I feel like some sort of paid shill, but Football Manager is as close to realistic football you’ll find. Period. My one qualm with substitutions is what keeps this score from going higher.



This game is almost infinately replayable just due to the depth of what you can do. Bored with running a major club? Cool, either resign, or start another game, and take over a lower level club, or even more interesting, take over a club in a country that doesn’t have a very highly regarded professional system. You’ll know that you’re good if you can take some cash strapped club in Russia to the top.

The depth of what you can do is limited only by your interest in the sport.



The game is balanced more or less by it’s unpredictability, but due to the intense depth of the game, and all the statistics, the learning curve is very steep for newcomers, or people that don’t know a lot about football; a “beginner’s mode” or more in-depth tutorial would have been in order for this title, as even the tutorial that the game gives you for each menu doesn’t explain the intricacies of the stats, and what they mean for each position (example, why “marking” isn’t important for your striker). This is helped – and this is new for this version – by the fact that little tips and tricks pop up while the game is processing the rest of the football world; when you click “continue”, other matches are played, and while it gives you random news, the screen also gives you tips, like how to talk to players, what stats are good for certain positions, etc; it also gives tips in the “saving game” screen. These tips are genuinely helpful, however, some of them come and go too fast, and there’s no “archive” for them, so it’s frustrating to see that a tip has come and gone while you’re in the process of reading it.

BALANCE: 4.5/10


The fact of the matter is that any other football manager title, be it FIFA Manager or LMA Manager (Americans, nod your heads and pretend you’ve heard of these games), is that they all strive to do the things that Football Manager does. No other game holds this much depth, so they all try to steal ideas from SI, while making the games prettier. By nature, yearly sports titles aren’t innovative to begin with, but Football Manager does things that no other game will likely do for years.
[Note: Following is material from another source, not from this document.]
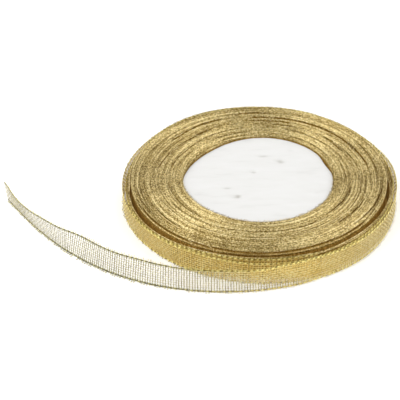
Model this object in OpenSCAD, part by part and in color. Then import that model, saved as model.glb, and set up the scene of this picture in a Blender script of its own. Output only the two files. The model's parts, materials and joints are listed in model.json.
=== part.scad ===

Let’s put it this way: This game has an addictiveness rating category on your game screen. I’m not making this up, check the evidence. As you can see by my own rating… uh, yeah.

This definately falls into “one more game” territory, as there is so much shit to do it’s almost illegal. Basically, you get distracted with stuff to do between matchday, and then bang, you’re coming up on a match, so you decide to do the match, but that results in even more shit to do, and… oh, shit, is that the transfer market coming up?
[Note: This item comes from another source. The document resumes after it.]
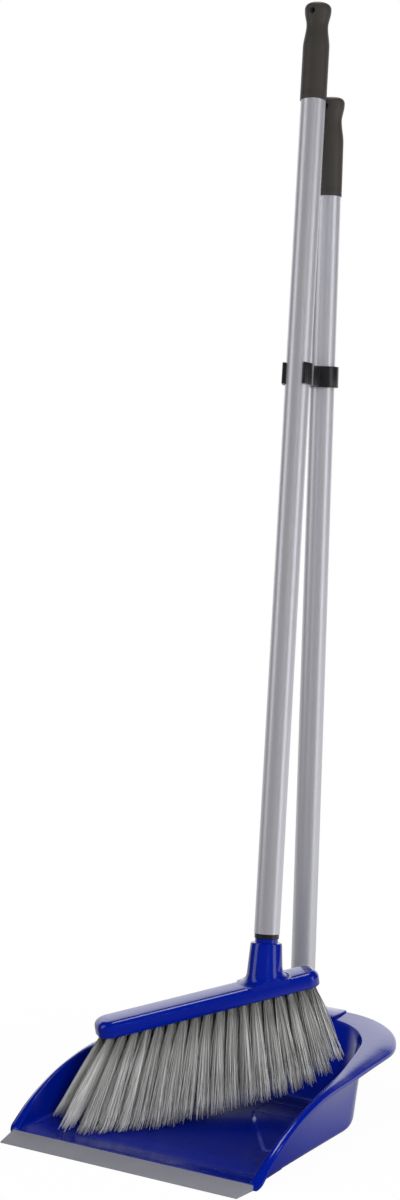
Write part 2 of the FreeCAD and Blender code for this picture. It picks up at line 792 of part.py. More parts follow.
def rim_band_to_floor():
    """Everything under the rim's height curve."""
    depth = 2 * size("mouth_level")
    return rim_band(depth, depth)


def flat_prism(corners, thickness, plane):
    """A straight-sided prism: corners on the named plane, centred on it or standing on it."""
    if plane == "YZ":
        points = [Vector(-thickness / 2, across, up) for across, up in corners]
        direction = Vector(thickness, 0, 0)
    else:
        points = [Vector(across, up, 0) for across, up in corners]
        direction = Vector(0, 0, thickness)
    return Part.Face(Part.makePolygon(points + points[:1])).extrude(direction)


def make_walls():
    """The pan's floor and the three walls round it, up to the rim's height curve."""
    wall = size("pan_wall")
    level = size("mouth_level")
    outer = Part.makeLoft([base_outline(0, 0), mouth_outline(wall, level)], True, True)
    edge = size("base_edge")
    foot = [e for e in outer.Edges if lies_at(0)(e) and e.BoundBox.YMax > size("base_front") + 1]
    outer = outer.makeFillet(edge, foot)
    return outer.common(rim_band_to_floor())


def make_hollow():
    """The space that the dirt goes into, run out through the open front."""
    wall = size("pan_wall")
    floor = size("floor_height")
    level = size("mouth_level")
    slope = (level - floor) / level
    low = base_outline(wall, floor)
    high = mouth_outline(0, level)
    above = mouth_outline(0, level)
    above.translate(Vector(0, 0, level * slope))
    hollow = Part.makeLoft([low, high], True, True)
    return hollow.fuse(Part.makeLoft([high, above], True, True))


def make_threshold():
    """The low ramp that the dirt crosses, right behind the lip."""
    front = size("base_front")
    floor = size("floor_height")
    corners = [
        (front, 0),
        (front + size("ridge_length"), 0),
        (front + size("ridge_length"), floor),
        (front, size("ridge_height")),
    ]
    return flat_prism(corners, 2 * (size("base_half_front") - size("pan_wall") / 2), "YZ")


def make_tongue():
    """The thin front edge of the pan that the rubber lip is pushed onto."""
    half = size("base_half_front") + size("lip_overhang") - size("lip_taper") - size("tongue_inset")
    length = size("tongue_length")
    reach = size("ridge_length")
    corner = Vector(-half, size("base_front") - length, size("tongue_level"))
    return Part.makeBox(2 * half, length + reach, size("tongue_height"), corner)


def make_deck(side):
    """One raised field of the floor, with its two grooves."""
    half = base_half_back() - size("deck_side_gap")
    corners = [
        (side * half, size("deck_outer_front_y")),
        (side * size("deck_outer_x"), size("deck_outer_front_y")),
        (side * size("deck_middle_x"), size("deck_middle_y")),
        (side * size("deck_inner_x"), size("deck_inner_y")),
        (side * size("deck_inner_x"), size("deck_back_y")),
        (side * (half - size("deck_corner")), size("deck_back_y")),
        (side * half, size("deck_back_y") - size("deck_corner")),
    ]
    height = size("floor_height") + size("deck_height")
    deck = flat_prism(corners, height, "XY")
    width = size("deck_groove_width")
    depth = size("deck_groove_depth")
    for middle in (size("deck_groove_front"), size("deck_groove_back")):
        corner = Vector(-half, middle - width / 2, height - depth)
        deck = deck.cut(Part.makeBox(2 * half, width, depth, corner))
    return deck


def turned_solid(corners):
    """A solid turned about the pan handle's axis from (radius, distance) corners."""
    points = [Vector(across, 0, up) for across, up in corners]
    section = Part.Face(Part.makePolygon(points + points[:1]))
    solid = section.revolve(Vector(0, 0, 0), Vector(0, 0, 1), 360)
    solid.Placement = pan_handle_place(0)
    return solid


def make_column():
    """The outside of the pan's handle socket, which stands on the floor."""
    sunk = -size("pan_wall")
    top = size("pan_tube_foot") - size("collar_length")
    corners = [
        (0, sunk),
        (size("column_radius"), sunk),
        (size("column_top_radius"), socket_shoulder()),
        (size("neck_radius"), socket_shoulder()),
        (size("neck_radius"), top),
        (0, top),
    ]
    return turned_solid(corners)


def make_column_hollows():
    """The bore that takes the ferrule, and below its web the hollow foot."""
    above = size("pan_tube_foot")
    bore = size("shank_radius") + size("fit_clearance")
    top = size("pan_tube_foot") - size("collar_length")
    bore_floor = top - size("shank_length") - size("end_clearance")
    roof = bore_floor - size("column_web")
    foot = size("column_radius") - size("column_wall")
    sunk = -size("column_radius")
    bore_corners = [(0, bore_floor), (bore, bore_floor), (bore, above), (0, above)]
    foot_corners = [(0, sunk), (foot, sunk), (foot - size("column_wall"), roof), (0, roof)]
    return [turned_solid(bore_corners), turned_solid(foot_corners)]


def socket_shoulder():
    """Height of the pan socket's shoulder along the handle's axis."""
    return size("pan_tube_foot") - size("collar_length") - size("neck_length")


def make_gusset():
    """The upright rib from the sloping back wall to the socket, under the flange."""
    wall_y = size("base_back") - size("pan_wall")
    column_y = size("pan_axis_y") - size("column_radius") + size("column_wall") / 2
    under_rim = size("rim_z_back") - size("rim_plate")
    corners = [
        (wall_y, size("gusset_foot")),
        (column_y, size("gusset_foot")),
        (column_y, under_rim),
        (wall_y, under_rim),
    ]
    return flat_prism(corners, size("gusset_wall"), "YZ").common(rim_band_to_floor())


def make_saddle():
    """The raised field of the rim that the socket stands in."""
    top = size("rim_z_back") + size("saddle_rise")
    foot = size("rim_z_back") - size("rim_plate")
    corner = Vector(-size("saddle_half"), size("saddle_start_y"), foot)
    length = size("pan_axis_y") - size("saddle_start_y") + size("column_radius")
    block = Part.makeBox(2 * size("saddle_half"), length, top - foot, corner)
    return block.common(rim_prism(0))


def make_pan():
    """The moulded pan: walls, flanged rim, raised fields and the socket for its handle."""
    hollow = make_hollow()
    plate = size("rim_plate")
    prism = rim_prism(0)
    flange = rim_band(plate, plate).common(prism)
    skirt_ring = prism.cut(rim_prism(size("skirt_wall")))
    skirt = rim_band(size("skirt_front"), size("skirt_back")).common(skirt_ring)
    behind = [flange, skirt, make_gusset(), make_saddle()]
    shell = make_walls().fuse(behind).cut(hollow)
    inside = [make_threshold(), make_tongue()] + [make_deck(side) for side in (-1, 1)]
    width = 4 * mouth_half_front()
    ground = Part.makeBox(width, width, width, Vector(-width / 2, -width / 2, -width))
    body = shell.fuse(inside + [make_column()]).cut(make_column_hollows() + [ground])
    return body.removeSplitter()


def floor_plate_space():
    """The space between the walls that the pan's flat floor plate takes up."""
    front = size("base_front") - size("tongue_length")
    half = size("base_half_front") - 2 * size("pan_wall")
    corner = Vector(-half, front, 0)
    return Part.makeBox(2 * half, size("floor_plate_back") - front, 2 * size("ridge_height"), corner)


def make_lip_strip():
    """Wedge-shaped rubber lip with the slot that takes the pan's tongue."""
    body = new_body("lip_strip")
    half_back = "(base_half_front + lip_overhang)"
    half_front = f"({half_back} - lip_taper)"
    plan_sketch = new_sketch(body, "XY_Plane", "lip_outline")
    plan = [
        (f"-{half_front}", "base_front - lip_length"),
        (half_front, "base_front - lip_length"),
        (half_back, "base_front"),
        (f"-{half_back}", "base_front"),
    ]
    draw_outline(plan_sketch, plan)
    add_pad(body, "lip", plan_sketch, "ridge_height")

    slope_sketch = new_sketch(body, "YZ_Plane", "lip_slope_outline")
    slope = [
        ("base_front - lip_length - lip_length", "lip_edge"),
        ("base_front - lip_length", "lip_edge"),
        ("base_front", "ridge_height"),
        ("base_front - lip_length - lip_length", "ridge_height + lip_edge"),
    ]
    draw_outline(slope_sketch, slope)
    add_pocket(body, "lip_slope", slope_sketch, f"4 * {half_back}", middle=True)

    slot_sketch = new_sketch(body, "YZ_Plane", "lip_slot_outline")
    slot_end = "base_front - tongue_length - fit_clearance"
    slot = [
        (slot_end, "tongue_level - fit_clearance"),
        ("base_front + lip_length", "tongue_level - fit_clearance"),
        ("base_front + lip_length", "tongue_level + tongue_height + fit_clearance"),
        (slot_end, "tongue_level + tongue_height + fit_clearance"),
    ]
    draw_outline(slot_sketch, slot)
    slot_width = f"2 * ({half_front} - tongue_inset + fit_clearance)"
    add_pocket(body, "lip_slot", slot_sketch, slot_width, middle=True)
    return body


# ---------------------------------------------------------------- the whole set

def make_all():
    """Every piece of the set, in its place."""
    grip_seat = size("tube_length") - size("grip_sleeve")
    pan_foot = size("pan_tube_foot")
    broom_foot_distance = size("broom_tube_foot")
    pan = make_pan()
    plate_space = floor_plate_space()
    pieces = [
        make_feature("pan_body", pan.cut(plate_space), Placement()),
        make_feature("pan_floor", pan.common(plate_space), Placement()),
        make_lip_strip(),
        make_tube("pan_tube", pan_handle_place(pan_foot)),
        make_ferrule("pan_ferrule", pan_handle_place(pan_foot)),
        make_grip("pan_grip", pan_handle_place(pan_foot + grip_seat)),
        make_clip(),
        make_tube("broom_tube", broom_handle_place(broom_foot_distance)),
        make_ferrule("broom_ferrule", broom_handle_place(broom_foot_distance)),
        make_grip("broom_grip", broom_handle_place(broom_foot_distance + grip_seat)),
        make_block(),
    ]
    for number, row in enumerate(tuft_rows(), start=1):
        pieces.append(make_tuft_row(f"tuft_row_{number}", row))
    pieces.append(make_staples())
    doc.recompute()
    return pieces


def check_all(pieces):
    """Stops before anything is written if any object failed."""
    for item in doc.Objects:
        if "Invalid" in item.State or "Error" in item.State:
            raise RuntimeError(f"{item.Label} failed: {item.State}")
    for piece in pieces:
        if piece.Shape.isNull() or not piece.Shape.isValid():
            raise RuntimeError(f"{piece.Label} has no valid shape")


def write_all(pieces):
    os.makedirs("parts", exist_ok=True)
    for piece in pieces:
        piece.Shape.exportStep(f"parts/{piece.Label}.step")
        print(piece.Label, len(piece.Shape.Solids), round(piece.Shape.Volume))


all_pieces = make_all()
check_all(all_pieces)
write_all(all_pieces)
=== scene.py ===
"""Long-handled dust pan and brush set: the finished look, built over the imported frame.

The pan, the lip, the handles, the grips, the clip, the brush block and the bristles are each an
operator of a small add-on. Sizes are in metres, in the frame's own axes: +Z up, -Y over the lip."""

import json
import math

import bmesh
import bpy
import numpy as np
from bpy.props import FloatProperty, FloatVectorProperty, IntProperty, PointerProperty
from mathutils import Matrix, Vector


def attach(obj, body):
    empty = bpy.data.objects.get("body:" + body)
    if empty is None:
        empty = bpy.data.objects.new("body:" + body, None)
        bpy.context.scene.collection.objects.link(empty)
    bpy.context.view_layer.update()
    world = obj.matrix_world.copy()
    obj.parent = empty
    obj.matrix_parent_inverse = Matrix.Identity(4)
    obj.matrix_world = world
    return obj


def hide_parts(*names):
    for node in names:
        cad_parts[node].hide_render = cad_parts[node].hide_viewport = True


bl_info = {
    "name": "Dust Pan and Brush Set",
    "version": (1, 0, 0),
    "blender": (4, 5, 0),
    "location": "View3D > Sidebar > Dust Pan",
    "description": "Builds a long-handled dust pan with a clipped-on angled brush",
    "category": "Object",
}

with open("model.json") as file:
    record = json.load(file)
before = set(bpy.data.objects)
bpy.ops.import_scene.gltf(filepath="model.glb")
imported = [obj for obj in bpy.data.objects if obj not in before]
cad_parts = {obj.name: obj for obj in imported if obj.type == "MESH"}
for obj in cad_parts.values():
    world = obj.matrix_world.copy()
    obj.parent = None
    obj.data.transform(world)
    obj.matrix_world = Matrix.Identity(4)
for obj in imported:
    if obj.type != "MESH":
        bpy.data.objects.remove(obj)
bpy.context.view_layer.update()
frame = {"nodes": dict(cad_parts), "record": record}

MM = 0.001


# ---- sizes and colours

def length(name, description, millimetres):
    """A property for a length, given in millimetres."""
    return FloatProperty(
        name=name,
        description=description,
        default=millimetres * MM,
        subtype="DISTANCE",
        unit="LENGTH",
        precision=5,
    )


def angle(name, description, degrees):
    """A property for an angle, given in degrees."""
    return FloatProperty(
        name=name,
        description=description,
        default=math.radians(degrees),
        subtype="ANGLE",
        unit="ROTATION",
    )


def linear(hex_colour):
    """The linear RGBA value of an sRGB hex colour."""
    shares = [int(hex_colour[i:i + 2], 16) / 255 for i in (1, 3, 5)]
    curve = [s / 12.92 if s <= 0.04045 else ((s + 0.055) / 1.055) ** 2.4 for s in shares]
    return (*curve, 1.0)


def colour(name, description, hex_colour):
    """A property for a colour, given as an sRGB hex value."""
    return FloatVectorProperty(
        name=name,
        description=description,
        subtype="COLOR",
        size=4,
        min=0,
        max=1,
        default=linear(hex_colour),
    )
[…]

I struggled with this rating; on the one hand, for truly hardcore football afficinados, this is THE game to get, as there’s no other game that does what it does. On the other, I am writing this from America, where in the only form of football that matters, the “kicker” is the team’s wimp, a bigger pussy than the equipment manager. Instead, I’ll find a happy medium: fans that give this game a chance will learn to love it, and those that don’t care, likely won’t care that they’re missing a gem, yet they’ll wish that games like NFL Head Coach did half the shit this one does.
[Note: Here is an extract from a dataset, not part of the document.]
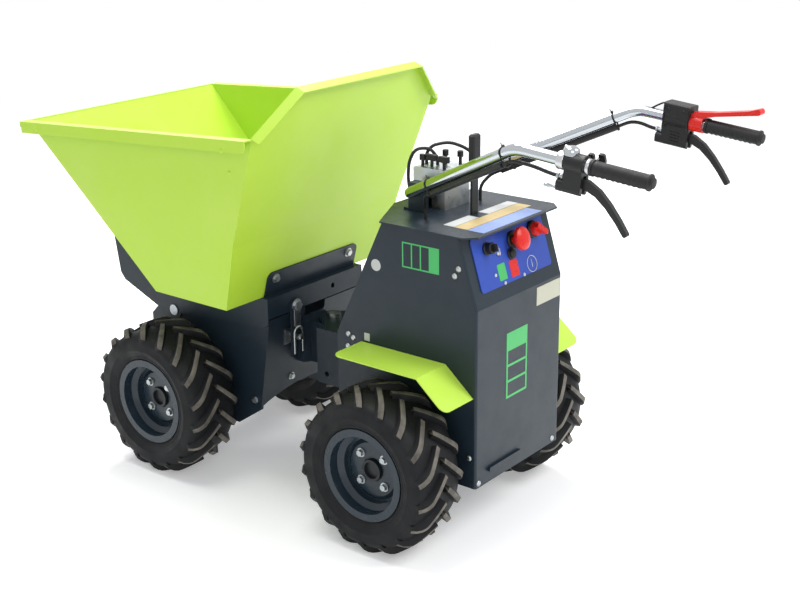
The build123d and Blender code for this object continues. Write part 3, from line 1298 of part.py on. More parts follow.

This is where I’m going to talk about the editor mode that Football Manager packs with. When you install Football Manager, it installs an editor that allows you to edit anything and everything in the database, and save it as another database. Prior versions allowed you to do this, but it was horribly hardware intensive; this year, Sports Interactive rebuilt the editor from scratch, and while it is much easier on your computer, it’s very confusing to use, and doesn’t have everything you would want it to do. For instance, you can create players, but you can’t upload photos for said players (no chance of getting photo packs for the zillions of players that don’t have photos). Also, since you’re basically using a simple programming tool with a GUI, it’s a little confusing to input stats; if you don’t use traditional metric measurements for your players, you’re going to input the wrong values on a lot of statistics for players and money. Furthermore, while this could be intentional, you can’t go TOO high with numbers, depending on league. For example, you can’t have a Conference South team with a balance of a billion dollars, nor can you have a player with 100% perfect statistics.

And should you decide to put all the best players on a low level team, don’t worry, the game will balance you out. Those players will want a move to bigger clubs ASAP, and will whine and bitch and moan until they get it, and if you don’t give it to them, relax, another bigger club will come along and steal them off your hands for you.

Overall, the editor needs work, but to enjoy the game, you really don’t need it anyway.



SOUND: 2/10
BALANCE: 4.5/10


Short Attention Span Summary
If you take out Graphics and Sound – two categories that couldn’t be less important to a game like this – this goes up to a 7.5 average. Needless to say, a person’s interest in this game is predicated on weather or not they like stat management games in the first place; basically, anyone reading this article in the first place, most likely, is interested in the genre.

If you’re one of those people that needs to have action in a sports title, then go ahead and skip this; there are no shortage of quality football titles that cater to those needs, be it FIFA or Pro Evolution.

If you’re a stat head with even a passing interest in football, grab this title. It’s simply the best management title that traditional sports has, and comparable with the exceptional Total Extreme Wrestling.